Javier de la Cueva (born 1962 in Madrid), is a lawyer specialized in technology and the Internet. He graduated in Law and is Doctor in Philosophy from the Complutense University of Madrid. He has defended numerous cases involving the use of free licenses of intellectual property.

==Early years==
He enrolled at Complutense University of Madrid for a degree in law. Later he earned a doctorate in Philosophy from the same university. He works as a lawyer and professor of subjects related to intellectual property at the University Complutense at the IE School of Human Sciences & Technology.

==Ladinamo==

For the first time in judicial history this case explored the Copyleft concept.
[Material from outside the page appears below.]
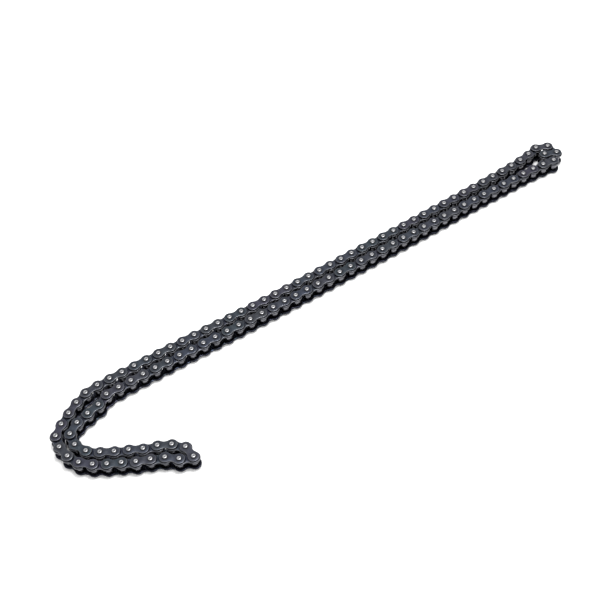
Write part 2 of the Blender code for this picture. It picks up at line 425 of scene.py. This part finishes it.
class Nodes:
    """A material's node tree, with short calls for the nodes that this script uses."""

    def __init__(self, name):
        self.material = bpy.data.materials.new(name)
        self.material.use_nodes = True
        self.tree = self.material.node_tree
        self.shader = self.tree.nodes["Principled BSDF"]

    def add(self, kind, inputs=(), **settings):
        """A new node.  inputs are (socket, value or another node's output)."""
        node = self.tree.nodes.new(kind)
        for key, value in settings.items():
            setattr(node, key, value)
        for socket, value in inputs:
            self.set(node, socket, value)
        return node

    def set(self, node, socket, value):
        """Give a socket a value, or link another node's output to it."""
        if isinstance(value, bpy.types.NodeSocket):
            self.tree.links.new(value, node.inputs[socket])
        else:
            node.inputs[socket].default_value = value

    def object_coordinates(self, stretch=(1, 1, 1)):
        """Coordinates that ride on the piece, shifted by a different amount on each piece."""
        place = self.add("ShaderNodeTexCoord").outputs["Object"]
        chance = self.add("ShaderNodeObjectInfo").outputs["Random"]
        shifted = self.add("ShaderNodeVectorMath", ((0, place), (1, chance)), operation="ADD")
        return self.add("ShaderNodeMapping", (
            ("Vector", shifted.outputs[0]), ("Scale", stretch),
        )).outputs[0]

    def noise(self, where, scale, detail=3.0, roughness=0.55):
        return self.add("ShaderNodeTexNoise", (
            ("Vector", where), ("Scale", scale), ("Detail", detail), ("Roughness", roughness),
        )).outputs[0]

    def ramp(self, factor, stops):
        """A colour that runs through (position, colour) stops as the factor grows."""
        node = self.add("ShaderNodeValToRGB", (("Fac", factor),))
        while len(node.color_ramp.elements) < len(stops):
            node.color_ramp.elements.new(0.5)
        for element, (position, colour) in zip(node.color_ramp.elements, stops):
            element.position = position
            element.color = (*colour, 1.0)
        return node.outputs[0]

    def cover(self, colour, coats):
        """A colour under coats of (how much of it shows, tint), the last on top."""
        for factor, tint in coats:
            colour = self.blend(factor, colour, (*tint, 1.0))
        return colour

    def blend(self, factor, one, other):
        """One colour where the factor is 0, the other where it is 1."""
        node = self.add("ShaderNodeMix", data_type="RGBA", blend_type="MIX")
        for socket, value in zip(COLOUR_MIX_SOCKETS, (factor, one, other)):
            self.set(node, socket, value)
        return node.outputs[COLOUR_MIX_RESULT]

    def spread(self, value, low, high):
        """A value from 0 to 1 spread from low to high."""
        return self.add("ShaderNodeMapRange", (
            ("Value", value), ("To Min", low), ("To Max", high),
        )).outputs[0]

    def calculate(self, operation, one, other=0.0):
        """The result of a Math node.  ABSOLUTE and its like need only the one value."""
        return self.add("ShaderNodeMath", ((0, one), (1, other)), operation=operation).outputs[0]

    def close_to_pins(self, near, far):
        """1 nearer than near to one of a link's two pins, 0 further away than far from both."""
        place = self.add("ShaderNodeTexCoord").outputs["Object"]
        length, width, _ = self.add("ShaderNodeSeparateXYZ", ((0, place),)).outputs
        from_middle = self.calculate("ABSOLUTE", self.calculate("SUBTRACT", length, PITCH / 2))
        beside = self.calculate("SUBTRACT", from_middle, PITCH / 2)
        flat = self.add("ShaderNodeCombineXYZ", ((0, beside), (1, width))).outputs[0]
        away = self.add("ShaderNodeVectorMath", ((0, flat),), operation="LENGTH").outputs["Value"]
        return self.add("ShaderNodeMapRange", (
            ("Value", away), ("From Min", near), ("From Max", far), ("To Min", 1.0), ("To Max", 0.0),
        )).outputs[0]

    def upright(self):
        """1 on the upright walls of a piece, 0 on its flat faces; used to paint shade on the walls.
        """
        normal = self.add("ShaderNodeTexCoord").outputs["Normal"]
        rise = self.add("ShaderNodeSeparateXYZ", ((0, normal),)).outputs[2]
        return self.calculate("SUBTRACT", 1.0, self.calculate("MULTIPLY", rise, rise))

    def attribute(self, name):
        """What mark() wrote on the piece's vertices."""
        return self.add("ShaderNodeAttribute", attribute_name=name).outputs["Fac"]

    def bump(self, height, distance, strength):
        return self.add("ShaderNodeBump", (
            ("Height", height), ("Distance", distance), ("Strength", strength),
        )).outputs[0]


def blackened_steel():
    """Black-oxide plate: charcoal with blue, violet and green temper tints from link to link."""
    n = Nodes("blackened_steel")
    chance = n.add("ShaderNodeObjectInfo").outputs["Random"]
    ends = n.ramp(chance, (
        (0.0, (0.042, 0.044, 0.05)),
        (0.2, (0.038, 0.041, 0.051)),
        (0.4, (0.049, 0.047, 0.049)),
        (0.55, (0.041, 0.04, 0.051)),
        (0.7, (0.042, 0.046, 0.047)),
        (0.85, (0.035, 0.04, 0.049)),
        (1.0, (0.047, 0.046, 0.051)),
    ))
    waist = n.ramp(chance, (
        (0.0, (0.034, 0.043, 0.068)),
        (0.25, (0.044, 0.048, 0.06)),
        (0.5, (0.044, 0.042, 0.066)),
        (0.75, (0.031, 0.045, 0.057)),
        (1.0, (0.043, 0.045, 0.053)),
    ))
    where = n.object_coordinates()
    clouds = n.noise(where, 170.0, detail=4.0)
    along_link = n.object_coordinates(stretch=(0.4, 1.6, 1.0))
    scratches = n.noise(along_link, 800.0, detail=6.0, roughness=0.7)
    scuffed = n.ramp(scratches, ((0.58, (0, 0, 0)), (0.75, (0.35, 0.35, 0.35))))
    oiled_and_shaded = n.calculate("MULTIPLY", n.attribute("oil_and_shade"), n.close_to_pins(*OIL_AND_SHADE_RING))
    worn_and_lit = n.calculate("MULTIPLY", n.attribute("wear_and_highlight"), n.noise(where, 380.0, detail=1.0))
    colour = n.cover(n.blend(n.close_to_pins(*END_TINT), waist, ends), (
        (n.spread(clouds, -0.6, 1.15), (0.02, 0.022, 0.032)),
        (scuffed, (0.2, 0.205, 0.215)),
        # oil on the inner plates, with painted shade beside the outer plates' edges
        (oiled_and_shaded, (0.01, 0.011, 0.018)),
        # painted shade on the plate's upright walls
        (n.upright(), (0.014, 0.015, 0.022)),
        # bare worn rims, also a painted highlight along the plate's edge
        (worn_and_lit, (0.38, 0.385, 0.4)),
        # oil and painted shade round the pin holes
        (n.attribute("grime_and_shade"), (0.014, 0.014, 0.018)),
    ))
    n.set(n.shader, "Base Color", colour)
    n.set(n.shader, "Metallic", 1.0)
    n.set(n.shader, "Roughness", n.spread(n.noise(where, 420.0, detail=5.0), 0.2, 0.44))
    n.set(n.shader, "Normal", n.bump(n.noise(where, 2600.0), 0.04 * MM, 0.5))
    return n.material


def pin_steel():
    """Bare steel of the riveted pin ends, turned and a little oily, with painted shade in the stake
    mark, at the head's root and on its upright sides.
    """
    n = Nodes("pin_steel")
    where = n.object_coordinates()
    marks = n.noise(where, 1500.0, detail=4.0)
    bare = n.ramp(marks, ((0.3, (0.19, 0.193, 0.2)), (0.7, (0.48, 0.48, 0.49))))
    colour = n.cover(bare, (
        # painted shade on the pin head's upright sides
        (n.upright(), (0.03, 0.03, 0.034)),
        # oil and painted shade in the stake mark and round the head's root
        (n.attribute("grime_and_shade"), (0.15, 0.15, 0.16)),
    ))
    n.set(n.shader, "Base Color", colour)
    n.set(n.shader, "Metallic", 1.0)
    n.set(n.shader, "Roughness", n.spread(marks, 0.22, 0.46))
    n.set(n.shader, "Normal", n.bump(n.noise(where, 3500.0), 0.03 * MM, 0.5))
    return n.material


def roller_steel():
    """Ground steel of rollers and bushes, with fine marks that run round them."""
    n = Nodes("roller_steel")
    patches = n.noise(n.object_coordinates(), 260.0, detail=4.0)
    colour = n.ramp(patches, ((0.3, (0.085, 0.085, 0.095)), (0.7, (0.19, 0.19, 0.205))))
    marks = n.noise(n.object_coordinates(stretch=(0.06, 0.06, 1.0)), 5200.0)
    n.set(n.shader, "Base Color", colour)
    n.set(n.shader, "Metallic", 1.0)
    n.set(n.shader, "Roughness", 0.22)
    n.set(n.shader, "Normal", n.bump(marks, 0.02 * MM, 0.4))
    return n.material


# ---------------------------------------------------------------- pieces on the bodies

def place_piece(name, mesh, look, matrix, body, nodes):
    """A piece of one mesh, stood at a place, riding on a body and standing for its nodes."""
    material, slot = look
    piece = bpy.data.objects.new(name, mesh)
    bpy.context.scene.collection.objects.link(piece)
    piece.matrix_world = matrix
    if not mesh.materials:
        mesh.materials.append(material)
    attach(piece, body)
    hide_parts(*nodes)


def along(start, end):
    """The matrix that puts the origin on start and turns +X towards end."""
    heading = math.atan2(end.y - start.y, end.x - start.x)
    return Matrix.Translation(start) @ Matrix.Rotation(heading, 4, "Z")


def nodes_replaced(nodes, body, part):
    """The body's nodes that a piece stands for: all of them, but only its own part's at the tip."""
    return [node for node in nodes if part in node or not body.startswith("tip_")]


def build_chain(frame):
    """Every link's plates with its pins or bushes, and every body's rollers."""
    pivots = pivots_of(frame["joints"])
    places = pin_places(frame["nodes"], pivots)
    bodies = link_bodies(pivots)
    members = frame["record"]["behaviour"]["bodies"]
    plate_look = (blackened_steel(), "blackened_steel")
    pin_look = (pin_steel(), "pin_steel")
    roller_look = (roller_steel(), "roller_steel")
    outer_plates = plate_pair("outer_plates", OUTER_SHAPE, OUTER_PLATE, PIN_RADIUS + PIN_PLAY)
    inner_plates = plate_pair("inner_plates", INNER_SHAPE, INNER_PLATE, BUSH_RADIUS)
    pin_meshes = {True: pin_pair("pins", True), False: pin_pair("open_pins", False)}
    bushes = bush_pair("bushes")
    for link in range(PIN_COUNT):
        if link % 2 == 0:
            joined = link + 1 != OPEN_PIN
            pieces = (
                ("outer_plates", outer_plates, plate_look, "plate"),
                ("pins", pin_meshes[joined], pin_look, "pin_"),
            )
        else:
            pieces = (
                ("inner_plates", inner_plates, plate_look, "plate"),
                ("bushes", bushes, roller_look, "bush"),
            )
        spot = along(places[link], places[(link + 1) % PIN_COUNT])
        body = bodies[link]
        for kind, mesh, look, part in pieces:
            nodes = nodes_replaced(members[body], body, part)
            place_piece(f"{kind}_{link:03d}", mesh, look, spot, body, nodes)
    add_rollers(places, bodies, members, roller_look)


def add_rollers(places, bodies, members, look):
    """The rollers of each body's inner links as one piece, and each roller that spins as its own."""
    carried = {}
    for link in range(1, PIN_COUNT, 2):
        for pin in (link, (link + 1) % PIN_COUNT):
            spinning = f"tip_roller_{pin}"
            body = spinning if spinning in members else bodies[link]
            carried.setdefault(body, []).append(places[pin])
    for body, stood in carried.items():
        origin = stood[0]
        mesh = roller_set(f"rollers_{body}", stood, origin)
        place_piece(f"rollers_{body}", mesh, look, Matrix.Translation(origin), body, members[body])


# ---------------------------------------------------------------- floor, light and camera

FLOOR_SIZE = 12.0
SKY_STRENGTH = 1.2
CAMERA_PLACE = (-0.36747, -0.59261, 0.88142)
CAMERA_AZIMUTH = -28.25         # 0 looks along +Y, and 90 along -X
CAMERA_ELEVATION = 50.70        # above the horizon
CAMERA_ROLL = -5.54
CAMERA_LENS = 70.14             # on the usual 36 mm sensor


def add_floor():
    """A plain white floor, which isn't part of the chain."""
    bpy.ops.mesh.primitive_plane_add(size=FLOOR_SIZE, location=(0, 0, 0))
    floor = bpy.context.object
    floor.name = "floor"
    n = Nodes("white_floor")
    n.set(n.shader, "Base Color", (0.9, 0.9, 0.9, 1.0))
    n.set(n.shader, "Roughness", 0.9)
    n.set(n.shader, "Specular IOR Level", 0.1)
    floor.data.materials.append(n.material)


def add_light(name, place, size, power):
    """A square soft light that faces the middle of the chain."""
    data = bpy.data.lights.new(name, "AREA")
    data.size = size
    data.energy = power
    light = bpy.data.objects.new(name, data)
    bpy.context.scene.collection.objects.link(light)
    light.location = place
    light.rotation_euler = (-Vector(place)).to_track_quat("-Z", "Y").to_euler()


def add_lights():
    """A bright even studio, with a light overhead for the rims and a weak one in front."""
    world = bpy.data.worlds.new("studio")
    bpy.context.scene.world = world
    world.use_nodes = True
    background = world.node_tree.nodes["Background"]
    background.inputs["Color"].default_value = (1.0, 1.0, 1.0, 1.0)
    background.inputs["Strength"].default_value = SKY_STRENGTH
    add_light("key", place=(0.15, -0.05, 2.2), size=0.5, power=36.0)
    add_light("front", place=(0.6, -1.4, 0.7), size=0.9, power=6.0)


def add_camera():
    data = bpy.data.cameras.new("camera")
    data.lens = CAMERA_LENS
    data.sensor_width = 36.0
    data.clip_start = 0.01
    camera = bpy.data.objects.new("camera", data)
    bpy.context.scene.collection.objects.link(camera)
    turn = (
        Matrix.Rotation(math.radians(CAMERA_AZIMUTH), 4, "Z")
        @ Matrix.Rotation(math.radians(90 - CAMERA_ELEVATION), 4, "X")
        @ Matrix.Rotation(math.radians(CAMERA_ROLL), 4, "Z")
    )
    camera.matrix_world = Matrix.Translation(CAMERA_PLACE) @ turn
    bpy.context.scene.camera = camera


# ---------------------------------------------------------------- the scene

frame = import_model()
add_camera()
build_chain(frame)
add_floor()
add_lights()
bpy.context.scene.view_settings.view_transform = "Standard"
According to de la Cueva, artists wanted to distance themselves from the policy followed by the management companies of Copyright, relying on the use of alternatives to restrictive Copyright licenses. His objective in the short and medium term was to introduce the notion of Copyleft in as many judgments and possible administrative files as possible, extending to the books of jurisprudence analysis.

==Sharemula==

Sharemula is a website that provided links to P2P networks. This case was jointly defended by de la Cueva and David Bravo Bueno. The hearing confirmed the defense thesis noting that binding to peer networks (P2P) is not a criminal activity.

==E-barcelona.org==
E-barcelona.org was a discussion platform on cultural policies founded by artist and activist Daniel García Andújar, and was part of a wide network such as e-sevilla, e-valencia, etc. Vegap filed an impeachment against Daniel García Andújar as the ultimate responsible and administrator of e-barcelona.org for disclosure of secrets and copyright in 2008. The judge dismissed the proceedings in May 2015.

==Position before CEDRO==

Javier de la Cueva refers CEDRO as the SGAE in books world. His fundamental criticism is based on the claim to a private association that appropriates scientific research in universities. This company manages the rights of writers and editors, calls on universities pay a fee for material used in its virtual campus. CEDRO sued the university centers and demanded 5 euro fee for each student. Universities lost lawsuits because the reasoning used for photocopiers applied, regardless of whether a campus was virtual.